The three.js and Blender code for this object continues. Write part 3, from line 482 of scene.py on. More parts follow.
...
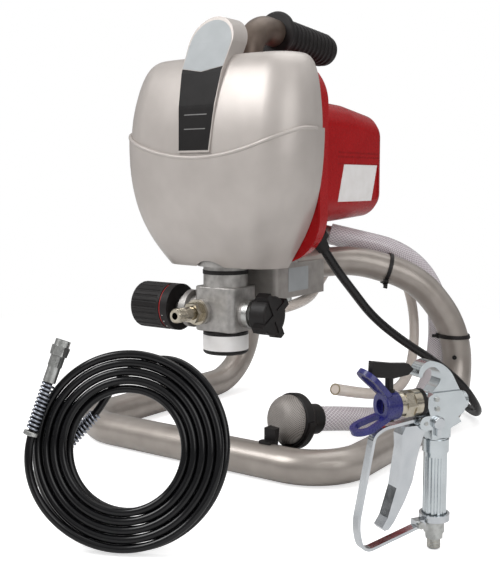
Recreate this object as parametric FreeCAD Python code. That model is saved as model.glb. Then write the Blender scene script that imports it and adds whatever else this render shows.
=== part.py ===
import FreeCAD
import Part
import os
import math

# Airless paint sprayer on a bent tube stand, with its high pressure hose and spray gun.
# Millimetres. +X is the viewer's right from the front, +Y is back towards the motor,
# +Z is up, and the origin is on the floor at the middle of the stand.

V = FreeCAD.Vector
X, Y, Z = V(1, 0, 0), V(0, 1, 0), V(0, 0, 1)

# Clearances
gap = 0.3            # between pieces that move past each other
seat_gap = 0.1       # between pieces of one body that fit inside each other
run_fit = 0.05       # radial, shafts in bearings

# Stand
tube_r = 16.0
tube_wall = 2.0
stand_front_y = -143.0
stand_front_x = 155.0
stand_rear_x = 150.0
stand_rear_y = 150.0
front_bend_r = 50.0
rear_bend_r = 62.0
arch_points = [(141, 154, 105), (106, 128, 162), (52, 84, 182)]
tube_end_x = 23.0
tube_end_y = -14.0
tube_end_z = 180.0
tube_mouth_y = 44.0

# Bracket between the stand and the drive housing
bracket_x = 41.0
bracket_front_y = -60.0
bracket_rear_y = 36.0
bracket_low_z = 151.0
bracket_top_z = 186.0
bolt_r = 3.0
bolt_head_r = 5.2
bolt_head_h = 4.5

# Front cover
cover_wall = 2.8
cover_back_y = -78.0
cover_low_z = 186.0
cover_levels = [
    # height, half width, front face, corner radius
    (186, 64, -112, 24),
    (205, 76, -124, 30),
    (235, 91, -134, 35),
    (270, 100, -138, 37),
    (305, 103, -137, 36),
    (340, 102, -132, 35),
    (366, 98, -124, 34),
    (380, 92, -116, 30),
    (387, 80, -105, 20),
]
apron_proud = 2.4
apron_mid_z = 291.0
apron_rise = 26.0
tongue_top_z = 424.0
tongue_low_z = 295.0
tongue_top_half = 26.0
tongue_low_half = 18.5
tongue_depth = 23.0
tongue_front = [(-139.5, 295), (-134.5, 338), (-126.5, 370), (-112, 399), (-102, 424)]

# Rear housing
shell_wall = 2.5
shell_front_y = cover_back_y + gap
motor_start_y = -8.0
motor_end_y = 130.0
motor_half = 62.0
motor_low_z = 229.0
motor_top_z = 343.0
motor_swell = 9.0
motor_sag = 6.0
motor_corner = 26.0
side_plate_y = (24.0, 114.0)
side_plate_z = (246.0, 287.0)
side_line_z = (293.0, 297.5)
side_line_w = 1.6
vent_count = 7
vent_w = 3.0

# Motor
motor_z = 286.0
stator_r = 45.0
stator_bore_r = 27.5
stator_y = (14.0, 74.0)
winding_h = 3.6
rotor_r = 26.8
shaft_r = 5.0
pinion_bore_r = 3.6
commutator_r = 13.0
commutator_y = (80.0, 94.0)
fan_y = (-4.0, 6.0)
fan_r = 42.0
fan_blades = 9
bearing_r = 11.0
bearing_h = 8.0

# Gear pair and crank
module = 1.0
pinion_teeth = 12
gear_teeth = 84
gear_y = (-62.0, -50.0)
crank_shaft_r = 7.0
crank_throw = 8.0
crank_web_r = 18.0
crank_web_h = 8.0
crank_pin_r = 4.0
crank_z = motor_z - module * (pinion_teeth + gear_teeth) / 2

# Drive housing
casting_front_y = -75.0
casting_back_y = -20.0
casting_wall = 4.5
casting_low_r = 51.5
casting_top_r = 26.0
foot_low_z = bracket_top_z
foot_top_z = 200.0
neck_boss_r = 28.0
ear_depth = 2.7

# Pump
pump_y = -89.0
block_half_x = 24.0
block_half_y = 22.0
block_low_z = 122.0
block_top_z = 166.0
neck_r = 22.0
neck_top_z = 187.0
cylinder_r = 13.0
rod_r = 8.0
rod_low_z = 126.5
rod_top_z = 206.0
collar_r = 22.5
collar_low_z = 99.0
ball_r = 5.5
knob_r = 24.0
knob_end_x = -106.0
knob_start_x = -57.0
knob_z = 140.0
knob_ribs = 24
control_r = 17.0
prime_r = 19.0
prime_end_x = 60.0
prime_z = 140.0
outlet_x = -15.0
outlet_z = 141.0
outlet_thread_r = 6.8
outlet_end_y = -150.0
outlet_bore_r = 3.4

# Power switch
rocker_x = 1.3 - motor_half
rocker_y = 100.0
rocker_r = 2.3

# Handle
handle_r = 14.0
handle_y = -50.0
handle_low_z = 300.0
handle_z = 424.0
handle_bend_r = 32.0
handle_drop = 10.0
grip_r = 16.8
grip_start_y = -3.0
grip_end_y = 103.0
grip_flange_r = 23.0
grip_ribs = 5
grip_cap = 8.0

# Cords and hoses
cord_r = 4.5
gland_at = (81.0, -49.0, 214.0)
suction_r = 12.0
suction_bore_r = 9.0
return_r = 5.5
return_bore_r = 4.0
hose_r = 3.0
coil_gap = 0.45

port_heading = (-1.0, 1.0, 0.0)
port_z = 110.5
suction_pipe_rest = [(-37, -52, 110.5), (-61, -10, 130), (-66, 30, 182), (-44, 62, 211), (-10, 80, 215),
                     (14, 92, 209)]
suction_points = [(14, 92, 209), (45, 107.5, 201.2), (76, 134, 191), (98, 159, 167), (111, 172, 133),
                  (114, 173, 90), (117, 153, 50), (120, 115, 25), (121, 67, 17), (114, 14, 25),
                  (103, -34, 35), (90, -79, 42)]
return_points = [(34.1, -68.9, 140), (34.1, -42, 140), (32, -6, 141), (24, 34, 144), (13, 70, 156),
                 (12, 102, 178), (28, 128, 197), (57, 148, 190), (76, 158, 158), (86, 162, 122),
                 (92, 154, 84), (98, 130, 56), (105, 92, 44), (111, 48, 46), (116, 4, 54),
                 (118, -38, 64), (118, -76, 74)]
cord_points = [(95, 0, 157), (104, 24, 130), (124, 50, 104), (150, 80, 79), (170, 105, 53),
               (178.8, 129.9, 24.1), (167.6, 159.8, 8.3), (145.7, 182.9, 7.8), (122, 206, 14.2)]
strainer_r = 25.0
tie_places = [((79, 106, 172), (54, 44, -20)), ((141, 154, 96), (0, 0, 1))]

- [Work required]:
Repeat word for word the lines from the line with "Recreate this object" to the line with "tube_mouth_y = 44.0", both lines included.

- [Answer for the task]:
Recreate this object as parametric FreeCAD Python code. That model is saved as model.glb. Then write the Blender scene script that imports it and adds whatever else this render shows.
=== part.py ===
import FreeCAD
import Part
import os
import math

# Airless paint sprayer on a bent tube stand, with its high pressure hose and spray gun.
# Millimetres. +X is the viewer's right from the front, +Y is back towards the motor,
# +Z is up, and the origin is on the floor at the middle of the stand.

V = FreeCAD.Vector
X, Y, Z = V(1, 0, 0), V(0, 1, 0), V(0, 0, 1)

# Clearances
gap = 0.3            # between pieces that move past each other
seat_gap = 0.1       # between pieces of one body that fit inside each other
run_fit = 0.05       # radial, shafts in bearings

# Stand
tube_r = 16.0
tube_wall = 2.0
stand_front_y = -143.0
stand_front_x = 155.0
stand_rear_x = 150.0
stand_rear_y = 150.0
front_bend_r = 50.0
rear_bend_r = 62.0
arch_points = [(141, 154, 105), (106, 128, 162), (52, 84, 182)]
tube_end_x = 23.0
tube_end_y = -14.0
tube_end_z = 180.0
tube_mouth_y = 44.0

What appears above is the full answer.